[Start PROVIDED MATERIAL]
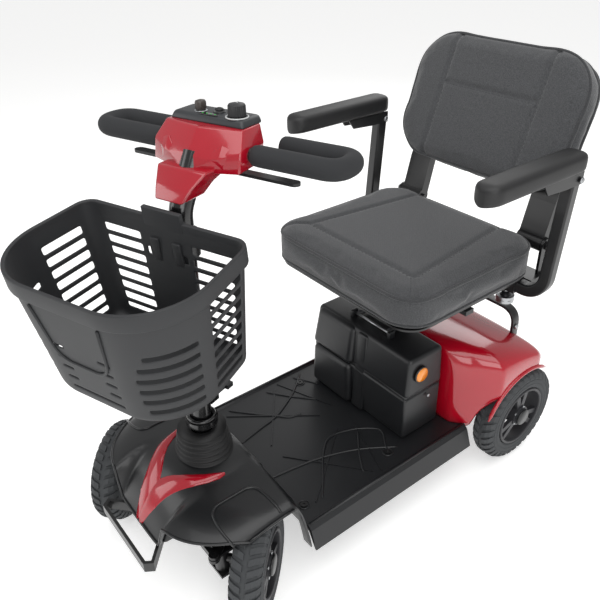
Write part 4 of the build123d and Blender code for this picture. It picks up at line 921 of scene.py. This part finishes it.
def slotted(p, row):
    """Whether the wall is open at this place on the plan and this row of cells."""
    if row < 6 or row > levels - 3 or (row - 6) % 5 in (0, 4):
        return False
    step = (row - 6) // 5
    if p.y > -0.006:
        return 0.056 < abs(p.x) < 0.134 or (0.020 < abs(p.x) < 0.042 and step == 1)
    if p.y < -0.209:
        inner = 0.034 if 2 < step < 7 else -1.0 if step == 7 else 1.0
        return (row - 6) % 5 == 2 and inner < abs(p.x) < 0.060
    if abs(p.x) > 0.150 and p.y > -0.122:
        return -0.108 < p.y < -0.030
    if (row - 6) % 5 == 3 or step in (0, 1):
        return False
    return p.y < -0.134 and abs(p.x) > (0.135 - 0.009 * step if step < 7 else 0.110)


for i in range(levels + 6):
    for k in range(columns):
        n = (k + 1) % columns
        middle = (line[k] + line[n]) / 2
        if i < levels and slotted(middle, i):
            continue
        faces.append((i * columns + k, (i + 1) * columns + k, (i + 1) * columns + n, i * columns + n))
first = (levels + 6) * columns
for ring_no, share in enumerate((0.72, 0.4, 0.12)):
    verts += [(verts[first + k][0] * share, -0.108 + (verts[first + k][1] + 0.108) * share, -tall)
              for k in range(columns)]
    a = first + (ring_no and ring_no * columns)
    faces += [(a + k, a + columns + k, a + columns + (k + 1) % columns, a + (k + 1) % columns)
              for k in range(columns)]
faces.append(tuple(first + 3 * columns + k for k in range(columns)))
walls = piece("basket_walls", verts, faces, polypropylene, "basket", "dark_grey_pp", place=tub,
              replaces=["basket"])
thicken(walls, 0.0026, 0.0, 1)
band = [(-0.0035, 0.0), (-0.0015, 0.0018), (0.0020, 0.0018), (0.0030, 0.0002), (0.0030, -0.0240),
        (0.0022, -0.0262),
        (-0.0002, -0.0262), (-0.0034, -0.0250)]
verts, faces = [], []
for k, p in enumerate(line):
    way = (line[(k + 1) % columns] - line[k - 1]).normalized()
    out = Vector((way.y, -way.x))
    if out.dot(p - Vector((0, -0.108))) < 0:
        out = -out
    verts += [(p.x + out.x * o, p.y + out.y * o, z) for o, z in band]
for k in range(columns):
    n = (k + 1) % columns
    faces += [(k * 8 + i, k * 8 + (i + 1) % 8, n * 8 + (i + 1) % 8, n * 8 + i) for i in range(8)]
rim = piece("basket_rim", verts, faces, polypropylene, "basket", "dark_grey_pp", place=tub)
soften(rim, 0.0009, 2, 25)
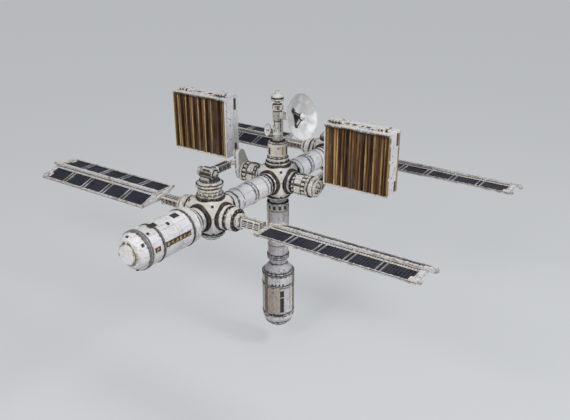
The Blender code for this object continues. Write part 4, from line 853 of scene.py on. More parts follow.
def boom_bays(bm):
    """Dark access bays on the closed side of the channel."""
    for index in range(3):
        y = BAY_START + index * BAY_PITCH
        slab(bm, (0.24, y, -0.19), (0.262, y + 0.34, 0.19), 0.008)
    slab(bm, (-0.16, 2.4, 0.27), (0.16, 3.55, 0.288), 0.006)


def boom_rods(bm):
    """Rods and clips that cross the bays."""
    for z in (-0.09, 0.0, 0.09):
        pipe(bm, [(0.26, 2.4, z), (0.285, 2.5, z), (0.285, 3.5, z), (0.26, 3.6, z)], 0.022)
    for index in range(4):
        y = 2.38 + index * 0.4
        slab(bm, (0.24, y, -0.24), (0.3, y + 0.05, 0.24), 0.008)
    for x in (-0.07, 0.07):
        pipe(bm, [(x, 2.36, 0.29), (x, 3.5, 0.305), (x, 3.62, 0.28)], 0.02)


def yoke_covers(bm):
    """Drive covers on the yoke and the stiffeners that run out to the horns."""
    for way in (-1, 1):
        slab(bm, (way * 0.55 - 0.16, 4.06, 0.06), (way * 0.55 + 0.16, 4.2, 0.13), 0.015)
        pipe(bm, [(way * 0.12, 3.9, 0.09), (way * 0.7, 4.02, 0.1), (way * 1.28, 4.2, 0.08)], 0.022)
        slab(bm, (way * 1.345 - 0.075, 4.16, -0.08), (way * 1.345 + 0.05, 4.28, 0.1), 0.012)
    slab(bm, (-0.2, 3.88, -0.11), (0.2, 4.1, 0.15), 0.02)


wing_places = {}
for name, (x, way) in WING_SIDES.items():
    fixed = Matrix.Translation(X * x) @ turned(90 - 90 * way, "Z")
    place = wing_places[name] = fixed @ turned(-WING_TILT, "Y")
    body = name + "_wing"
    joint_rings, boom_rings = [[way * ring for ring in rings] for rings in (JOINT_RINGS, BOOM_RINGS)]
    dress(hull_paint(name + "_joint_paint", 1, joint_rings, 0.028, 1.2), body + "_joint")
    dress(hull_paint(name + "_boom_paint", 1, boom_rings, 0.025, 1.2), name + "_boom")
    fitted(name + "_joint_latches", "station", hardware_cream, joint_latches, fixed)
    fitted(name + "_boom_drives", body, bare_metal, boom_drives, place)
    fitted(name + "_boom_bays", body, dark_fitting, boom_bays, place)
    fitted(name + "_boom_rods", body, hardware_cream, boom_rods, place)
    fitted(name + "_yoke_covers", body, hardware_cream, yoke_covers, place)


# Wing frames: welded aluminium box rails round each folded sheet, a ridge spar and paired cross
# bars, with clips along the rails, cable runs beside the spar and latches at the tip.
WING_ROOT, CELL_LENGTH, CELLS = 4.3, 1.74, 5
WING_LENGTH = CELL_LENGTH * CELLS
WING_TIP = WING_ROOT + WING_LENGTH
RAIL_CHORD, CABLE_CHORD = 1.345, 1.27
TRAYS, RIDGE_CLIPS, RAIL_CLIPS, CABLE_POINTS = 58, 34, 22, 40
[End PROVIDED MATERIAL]
→ **GIVEN INSTRUCTION**: Please restate the records in full, word for word.

→ **OUTPUT FOR THIS TASK**:
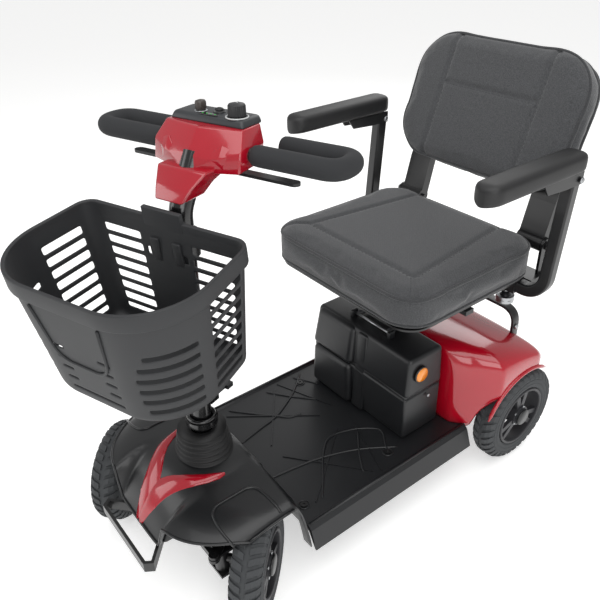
Write part 4 of the build123d and Blender code for this picture. It picks up at line 921 of scene.py. This part finishes it.
def slotted(p, row):
    """Whether the wall is open at this place on the plan and this row of cells."""
    if row < 6 or row > levels - 3 or (row - 6) % 5 in (0, 4):
        return False
    step = (row - 6) // 5
    if p.y > -0.006:
        return 0.056 < abs(p.x) < 0.134 or (0.020 < abs(p.x) < 0.042 and step == 1)
    if p.y < -0.209:
        inner = 0.034 if 2 < step < 7 else -1.0 if step == 7 else 1.0
        return (row - 6) % 5 == 2 and inner < abs(p.x) < 0.060
    if abs(p.x) > 0.150 and p.y > -0.122:
        return -0.108 < p.y < -0.030
    if (row - 6) % 5 == 3 or step in (0, 1):
        return False
    return p.y < -0.134 and abs(p.x) > (0.135 - 0.009 * step if step < 7 else 0.110)


for i in range(levels + 6):
    for k in range(columns):
        n = (k + 1) % columns
        middle = (line[k] + line[n]) / 2
        if i < levels and slotted(middle, i):
            continue
        faces.append((i * columns + k, (i + 1) * columns + k, (i + 1) * columns + n, i * columns + n))
first = (levels + 6) * columns
for ring_no, share in enumerate((0.72, 0.4, 0.12)):
    verts += [(verts[first + k][0] * share, -0.108 + (verts[first + k][1] + 0.108) * share, -tall)
              for k in range(columns)]
    a = first + (ring_no and ring_no * columns)
    faces += [(a + k, a + columns + k, a + columns + (k + 1) % columns, a + (k + 1) % columns)
              for k in range(columns)]
faces.append(tuple(first + 3 * columns + k for k in range(columns)))
walls = piece("basket_walls", verts, faces, polypropylene, "basket", "dark_grey_pp", place=tub,
              replaces=["basket"])
thicken(walls, 0.0026, 0.0, 1)
band = [(-0.0035, 0.0), (-0.0015, 0.0018), (0.0020, 0.0018), (0.0030, 0.0002), (0.0030, -0.0240),
        (0.0022, -0.0262),
        (-0.0002, -0.0262), (-0.0034, -0.0250)]
verts, faces = [], []
for k, p in enumerate(line):
    way = (line[(k + 1) % columns] - line[k - 1]).normalized()
    out = Vector((way.y, -way.x))
    if out.dot(p - Vector((0, -0.108))) < 0:
        out = -out
    verts += [(p.x + out.x * o, p.y + out.y * o, z) for o, z in band]
for k in range(columns):
    n = (k + 1) % columns
    faces += [(k * 8 + i, k * 8 + (i + 1) % 8, n * 8 + (i + 1) % 8, n * 8 + i) for i in range(8)]
rim = piece("basket_rim", verts, faces, polypropylene, "basket", "dark_grey_pp", place=tub)
soften(rim, 0.0009, 2, 25)
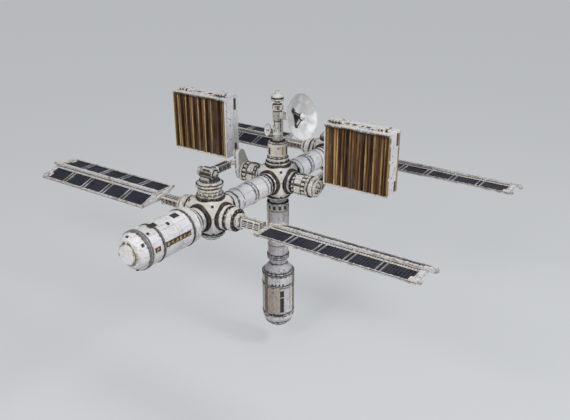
The Blender code for this object continues. Write part 4, from line 853 of scene.py on. More parts follow.
def boom_bays(bm):
    """Dark access bays on the closed side of the channel."""
    for index in range(3):
        y = BAY_START + index * BAY_PITCH
        slab(bm, (0.24, y, -0.19), (0.262, y + 0.34, 0.19), 0.008)
    slab(bm, (-0.16, 2.4, 0.27), (0.16, 3.55, 0.288), 0.006)


def boom_rods(bm):
    """Rods and clips that cross the bays."""
    for z in (-0.09, 0.0, 0.09):
        pipe(bm, [(0.26, 2.4, z), (0.285, 2.5, z), (0.285, 3.5, z), (0.26, 3.6, z)], 0.022)
    for index in range(4):
        y = 2.38 + index * 0.4
        slab(bm, (0.24, y, -0.24), (0.3, y + 0.05, 0.24), 0.008)
    for x in (-0.07, 0.07):
        pipe(bm, [(x, 2.36, 0.29), (x, 3.5, 0.305), (x, 3.62, 0.28)], 0.02)


def yoke_covers(bm):
    """Drive covers on the yoke and the stiffeners that run out to the horns."""
    for way in (-1, 1):
        slab(bm, (way * 0.55 - 0.16, 4.06, 0.06), (way * 0.55 + 0.16, 4.2, 0.13), 0.015)
        pipe(bm, [(way * 0.12, 3.9, 0.09), (way * 0.7, 4.02, 0.1), (way * 1.28, 4.2, 0.08)], 0.022)
        slab(bm, (way * 1.345 - 0.075, 4.16, -0.08), (way * 1.345 + 0.05, 4.28, 0.1), 0.012)
    slab(bm, (-0.2, 3.88, -0.11), (0.2, 4.1, 0.15), 0.02)


wing_places = {}
for name, (x, way) in WING_SIDES.items():
    fixed = Matrix.Translation(X * x) @ turned(90 - 90 * way, "Z")
    place = wing_places[name] = fixed @ turned(-WING_TILT, "Y")
    body = name + "_wing"
    joint_rings, boom_rings = [[way * ring for ring in rings] for rings in (JOINT_RINGS, BOOM_RINGS)]
    dress(hull_paint(name + "_joint_paint", 1, joint_rings, 0.028, 1.2), body + "_joint")
    dress(hull_paint(name + "_boom_paint", 1, boom_rings, 0.025, 1.2), name + "_boom")
    fitted(name + "_joint_latches", "station", hardware_cream, joint_latches, fixed)
    fitted(name + "_boom_drives", body, bare_metal, boom_drives, place)
    fitted(name + "_boom_bays", body, dark_fitting, boom_bays, place)
    fitted(name + "_boom_rods", body, hardware_cream, boom_rods, place)
    fitted(name + "_yoke_covers", body, hardware_cream, yoke_covers, place)


# Wing frames: welded aluminium box rails round each folded sheet, a ridge spar and paired cross
# bars, with clips along the rails, cable runs beside the spar and latches at the tip.
WING_ROOT, CELL_LENGTH, CELLS = 4.3, 1.74, 5
WING_LENGTH = CELL_LENGTH * CELLS
WING_TIP = WING_ROOT + WING_LENGTH
RAIL_CHORD, CABLE_CHORD = 1.345, 1.27
TRAYS, RIDGE_CLIPS, RAIL_CLIPS, CABLE_POINTS = 58, 34, 22, 40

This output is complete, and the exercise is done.